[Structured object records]
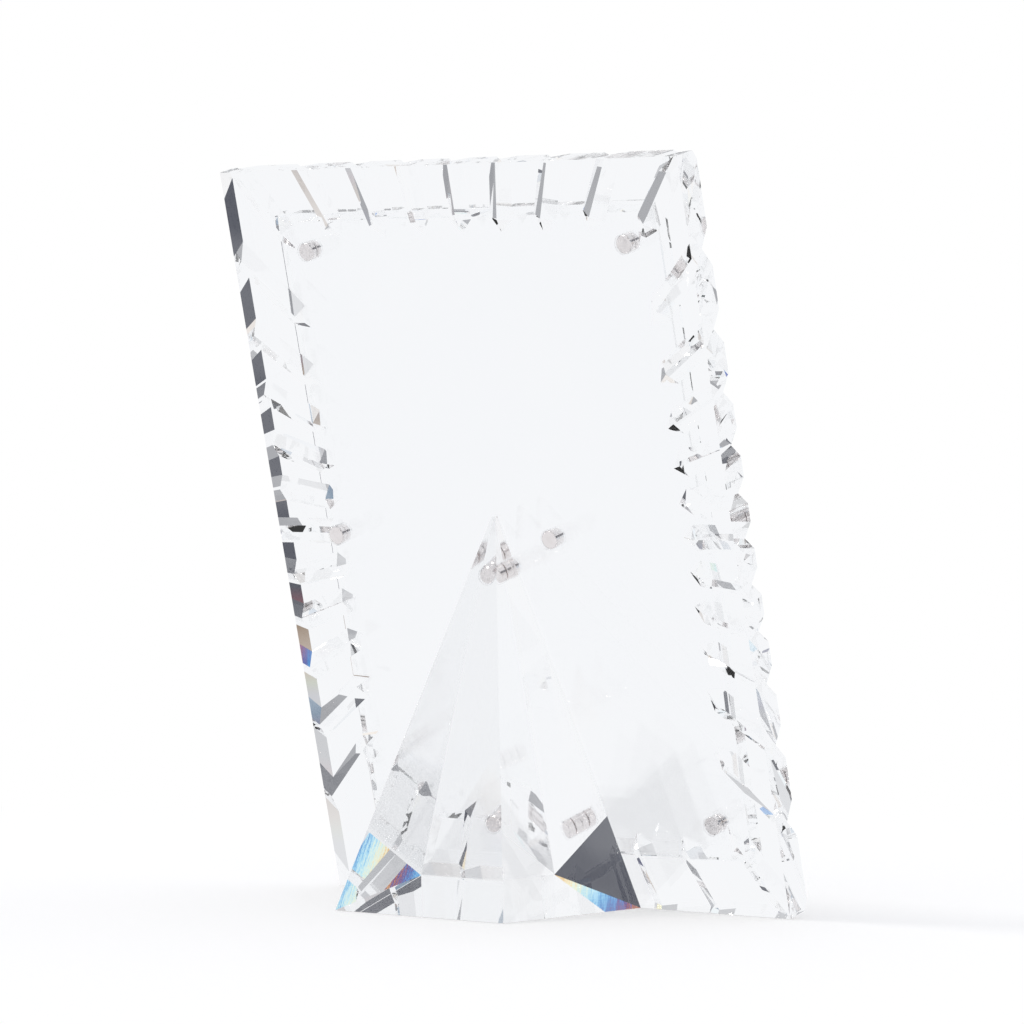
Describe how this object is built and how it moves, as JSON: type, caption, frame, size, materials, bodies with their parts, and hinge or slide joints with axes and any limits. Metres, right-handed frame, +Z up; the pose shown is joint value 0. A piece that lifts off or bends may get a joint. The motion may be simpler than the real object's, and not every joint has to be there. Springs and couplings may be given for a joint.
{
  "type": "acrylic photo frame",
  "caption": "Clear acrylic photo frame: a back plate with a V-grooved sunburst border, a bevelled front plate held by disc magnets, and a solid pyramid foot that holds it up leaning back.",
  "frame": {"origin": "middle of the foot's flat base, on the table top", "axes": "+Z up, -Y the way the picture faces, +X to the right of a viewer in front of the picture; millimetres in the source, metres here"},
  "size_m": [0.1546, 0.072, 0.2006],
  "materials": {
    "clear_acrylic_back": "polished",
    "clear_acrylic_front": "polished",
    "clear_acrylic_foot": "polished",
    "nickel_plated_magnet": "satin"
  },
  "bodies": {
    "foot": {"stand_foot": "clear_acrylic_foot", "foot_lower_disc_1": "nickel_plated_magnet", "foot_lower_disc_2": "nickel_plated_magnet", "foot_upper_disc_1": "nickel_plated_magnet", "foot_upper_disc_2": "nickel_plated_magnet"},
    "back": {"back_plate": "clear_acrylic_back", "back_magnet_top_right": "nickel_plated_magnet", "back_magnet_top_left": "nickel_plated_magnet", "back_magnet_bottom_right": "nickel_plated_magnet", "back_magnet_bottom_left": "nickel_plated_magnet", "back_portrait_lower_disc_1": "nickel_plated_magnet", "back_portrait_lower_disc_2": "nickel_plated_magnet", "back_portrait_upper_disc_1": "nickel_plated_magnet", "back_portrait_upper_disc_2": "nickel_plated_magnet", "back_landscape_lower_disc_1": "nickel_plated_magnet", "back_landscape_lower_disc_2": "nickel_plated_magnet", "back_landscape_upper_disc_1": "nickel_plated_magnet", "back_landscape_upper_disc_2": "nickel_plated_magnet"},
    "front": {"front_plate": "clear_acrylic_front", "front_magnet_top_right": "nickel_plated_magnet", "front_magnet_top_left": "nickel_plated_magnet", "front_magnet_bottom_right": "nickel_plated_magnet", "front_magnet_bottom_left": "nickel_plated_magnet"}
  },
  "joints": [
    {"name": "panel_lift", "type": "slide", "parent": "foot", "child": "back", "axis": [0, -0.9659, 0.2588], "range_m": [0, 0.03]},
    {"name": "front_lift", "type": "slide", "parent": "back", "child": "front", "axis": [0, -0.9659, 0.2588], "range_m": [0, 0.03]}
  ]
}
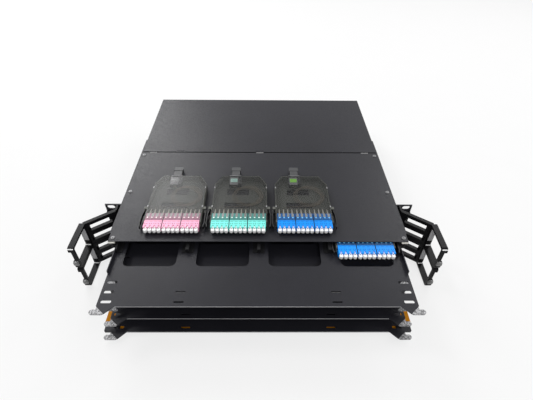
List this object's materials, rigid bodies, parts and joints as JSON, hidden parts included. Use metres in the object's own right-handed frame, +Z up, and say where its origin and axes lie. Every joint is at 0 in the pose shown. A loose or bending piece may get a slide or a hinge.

## Task statement
Using the exact wording, write out all of the records.

## In response
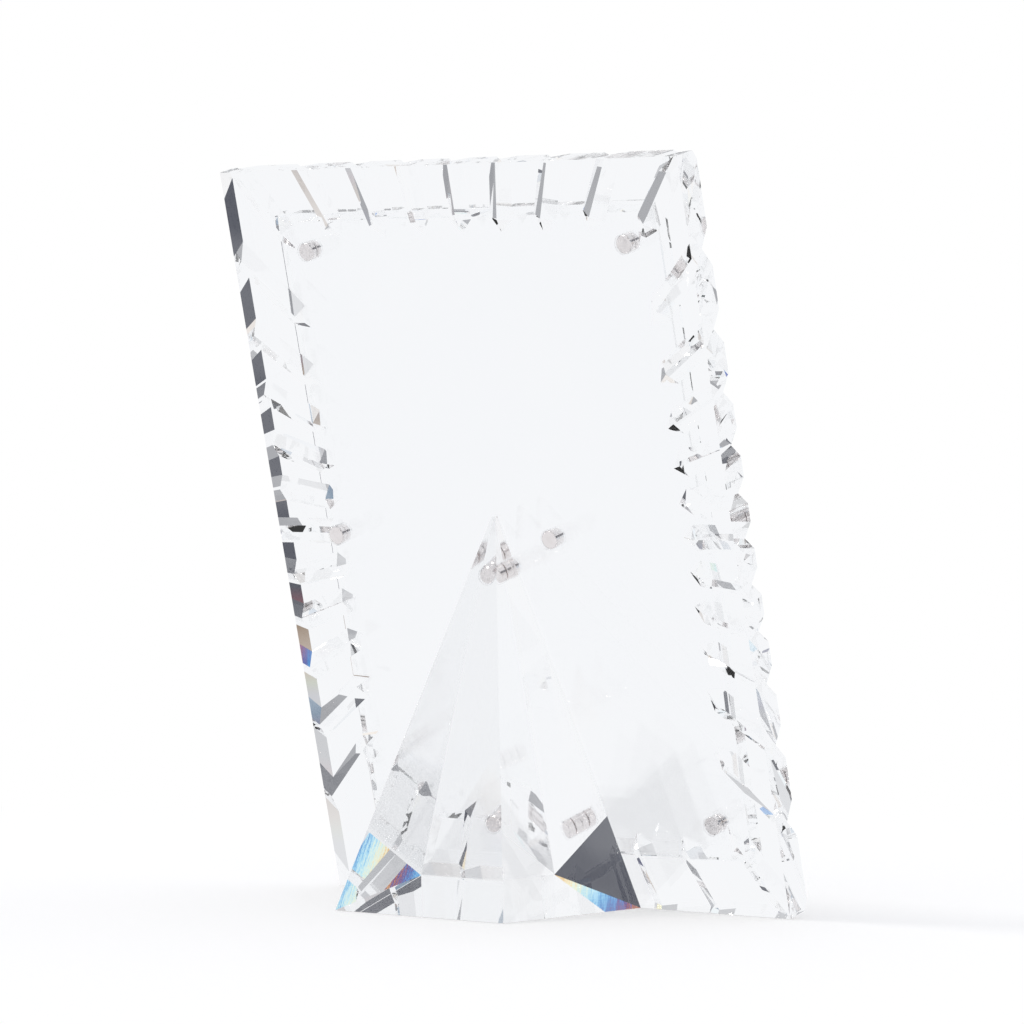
Describe how this object is built and how it moves, as JSON: type, caption, frame, size, materials, bodies with their parts, and hinge or slide joints with axes and any limits. Metres, right-handed frame, +Z up; the pose shown is joint value 0. A piece that lifts off or bends may get a joint. The motion may be simpler than the real object's, and not every joint has to be there. Springs and couplings may be given for a joint.
{
  "type": "acrylic photo frame",
  "caption": "Clear acrylic photo frame: a back plate with a V-grooved sunburst border, a bevelled front plate held by disc magnets, and a solid pyramid foot that holds it up leaning back.",
  "frame": {"origin": "middle of the foot's flat base, on the table top", "axes": "+Z up, -Y the way the picture faces, +X to the right of a viewer in front of the picture; millimetres in the source, metres here"},
  "size_m": [0.1546, 0.072, 0.2006],
  "materials": {
    "clear_acrylic_back": "polished",
    "clear_acrylic_front": "polished",
    "clear_acrylic_foot": "polished",
    "nickel_plated_magnet": "satin"
  },
  "bodies": {
    "foot": {"stand_foot": "clear_acrylic_foot", "foot_lower_disc_1": "nickel_plated_magnet", "foot_lower_disc_2": "nickel_plated_magnet", "foot_upper_disc_1": "nickel_plated_magnet", "foot_upper_disc_2": "nickel_plated_magnet"},
    "back": {"back_plate": "clear_acrylic_back", "back_magnet_top_right": "nickel_plated_magnet", "back_magnet_top_left": "nickel_plated_magnet", "back_magnet_bottom_right": "nickel_plated_magnet", "back_magnet_bottom_left": "nickel_plated_magnet", "back_portrait_lower_disc_1": "nickel_plated_magnet", "back_portrait_lower_disc_2": "nickel_plated_magnet", "back_portrait_upper_disc_1": "nickel_plated_magnet", "back_portrait_upper_disc_2": "nickel_plated_magnet", "back_landscape_lower_disc_1": "nickel_plated_magnet", "back_landscape_lower_disc_2": "nickel_plated_magnet", "back_landscape_upper_disc_1": "nickel_plated_magnet", "back_landscape_upper_disc_2": "nickel_plated_magnet"},
    "front": {"front_plate": "clear_acrylic_front", "front_magnet_top_right": "nickel_plated_magnet", "front_magnet_top_left": "nickel_plated_magnet", "front_magnet_bottom_right": "nickel_plated_magnet", "front_magnet_bottom_left": "nickel_plated_magnet"}
  },
  "joints": [
    {"name": "panel_lift", "type": "slide", "parent": "foot", "child": "back", "axis": [0, -0.9659, 0.2588], "range_m": [0, 0.03]},
    {"name": "front_lift", "type": "slide", "parent": "back", "child": "front", "axis": [0, -0.9659, 0.2588], "range_m": [0, 0.03]}
  ]
}
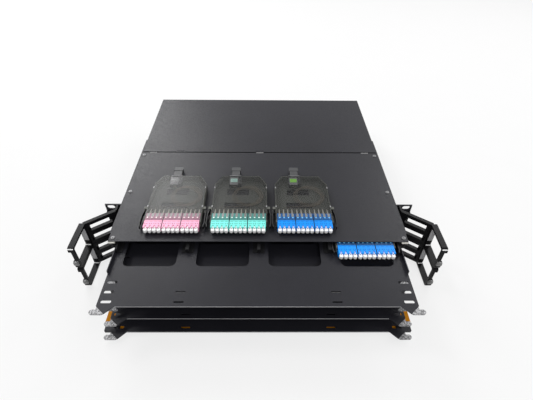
List this object's materials, rigid bodies, parts and joints as JSON, hidden parts included. Use metres in the object's own right-handed frame, +Z up, and say where its origin and axes lie. Every joint is at 0 in the pose shown. A loose or bending piece may get a slide or a hinge.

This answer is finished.